What is asked:
Where a line below holds the string "manifold", copy that line.

** BEGIN Data **

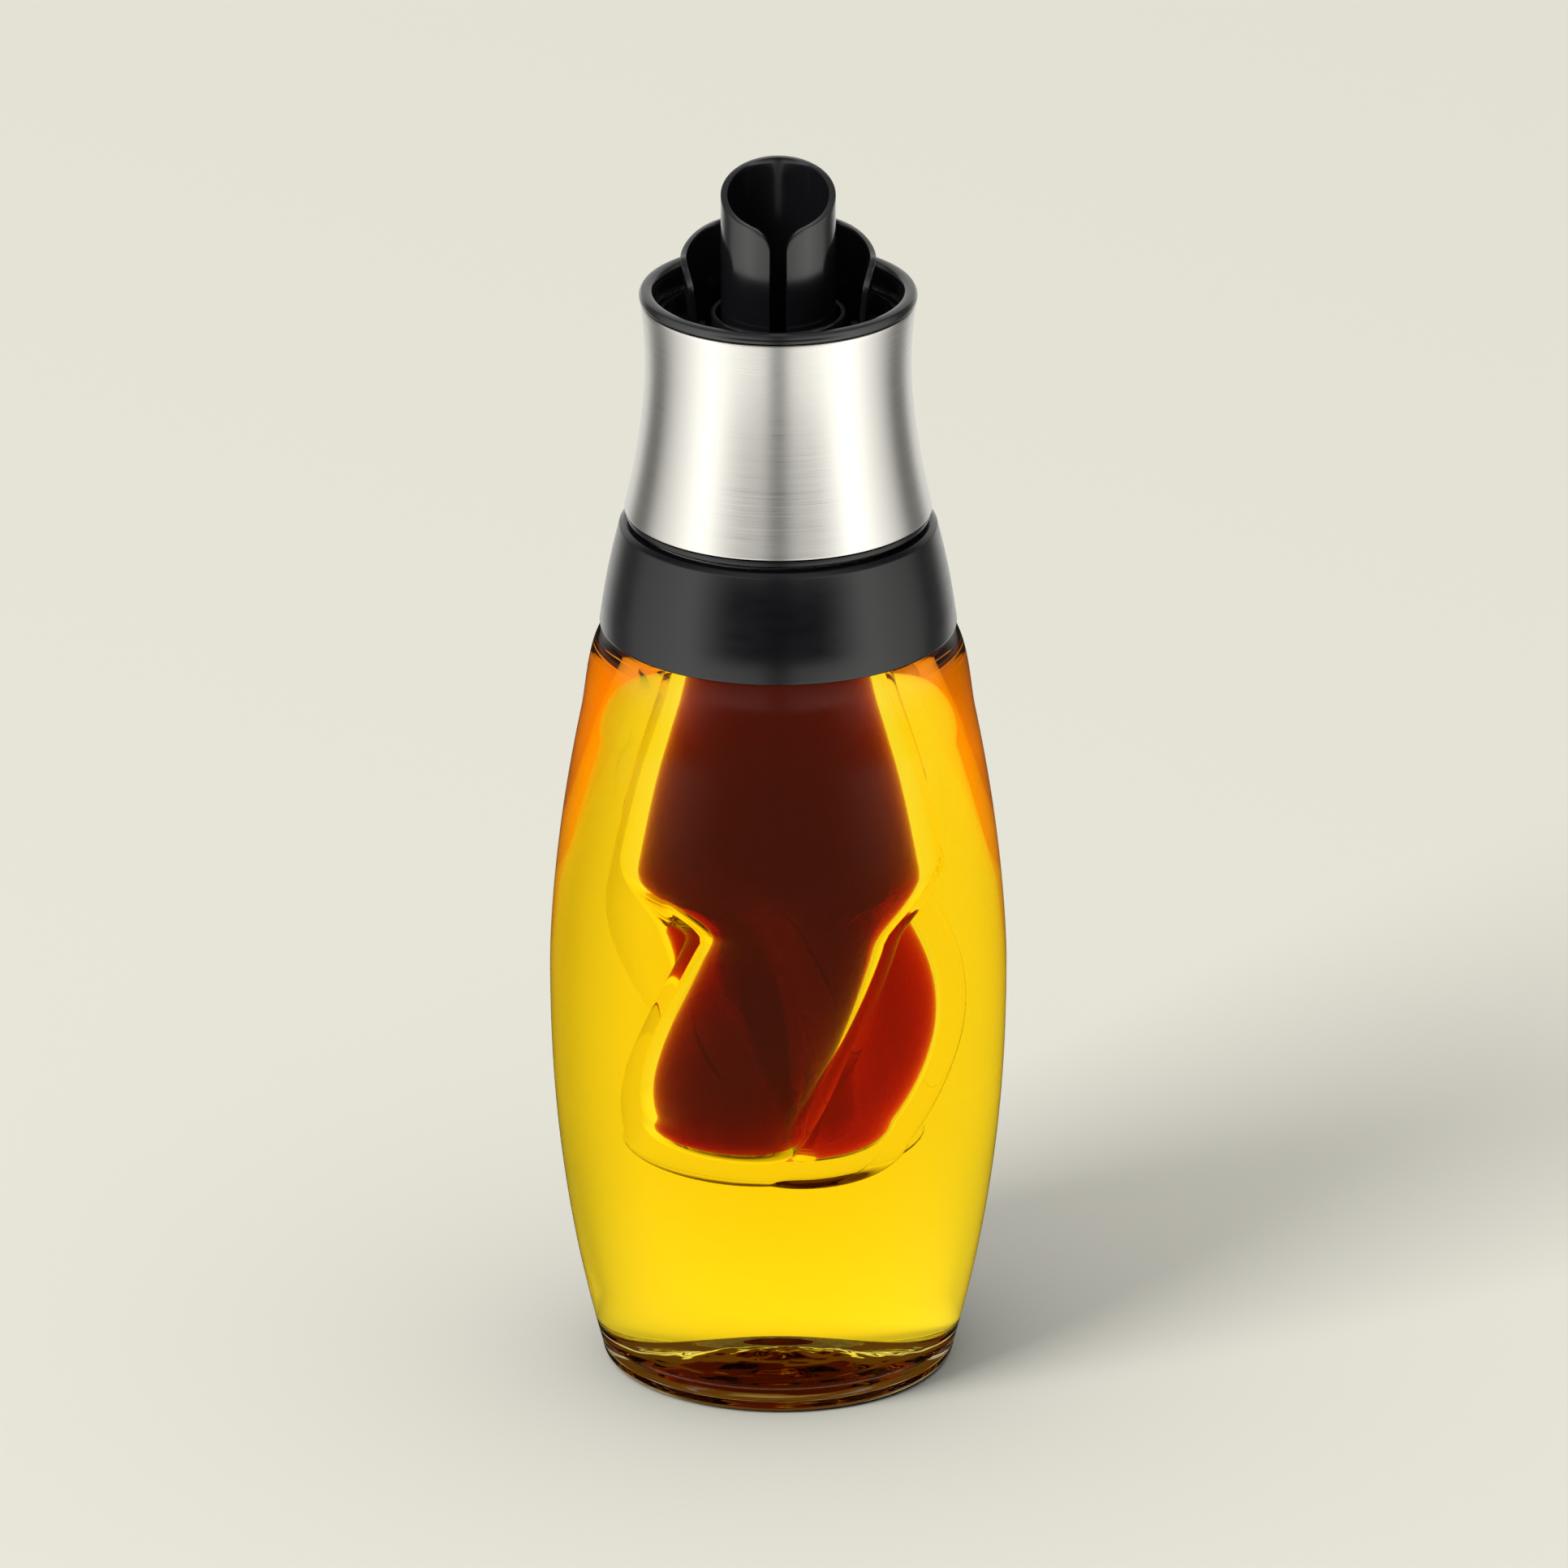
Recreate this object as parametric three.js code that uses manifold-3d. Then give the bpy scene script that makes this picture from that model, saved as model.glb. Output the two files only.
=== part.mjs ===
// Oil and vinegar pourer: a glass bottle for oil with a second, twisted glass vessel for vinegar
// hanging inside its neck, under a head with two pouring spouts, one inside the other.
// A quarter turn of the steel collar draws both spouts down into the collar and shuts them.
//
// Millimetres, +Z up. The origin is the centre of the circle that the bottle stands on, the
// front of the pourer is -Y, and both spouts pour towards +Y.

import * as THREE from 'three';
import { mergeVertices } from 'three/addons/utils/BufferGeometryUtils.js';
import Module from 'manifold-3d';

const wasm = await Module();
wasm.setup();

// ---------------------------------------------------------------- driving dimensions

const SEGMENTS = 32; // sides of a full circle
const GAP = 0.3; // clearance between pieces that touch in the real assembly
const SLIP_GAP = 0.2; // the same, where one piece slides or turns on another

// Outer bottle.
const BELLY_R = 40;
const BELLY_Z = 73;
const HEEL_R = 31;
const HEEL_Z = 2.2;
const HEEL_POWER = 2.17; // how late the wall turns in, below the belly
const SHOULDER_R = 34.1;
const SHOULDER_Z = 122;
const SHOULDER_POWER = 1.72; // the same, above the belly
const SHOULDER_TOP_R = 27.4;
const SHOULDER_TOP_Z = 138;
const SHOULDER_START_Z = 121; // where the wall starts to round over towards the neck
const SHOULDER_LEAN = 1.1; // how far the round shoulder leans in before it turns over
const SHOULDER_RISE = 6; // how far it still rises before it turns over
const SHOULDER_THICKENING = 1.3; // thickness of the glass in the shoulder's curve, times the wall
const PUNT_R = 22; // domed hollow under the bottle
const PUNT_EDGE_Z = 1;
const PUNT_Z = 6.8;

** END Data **

Problem solution:
Recreate this object as parametric three.js code that uses manifold-3d. Then give the bpy scene script that makes this picture from that model, saved as model.glb. Output the two files only.
import Module from 'manifold-3d';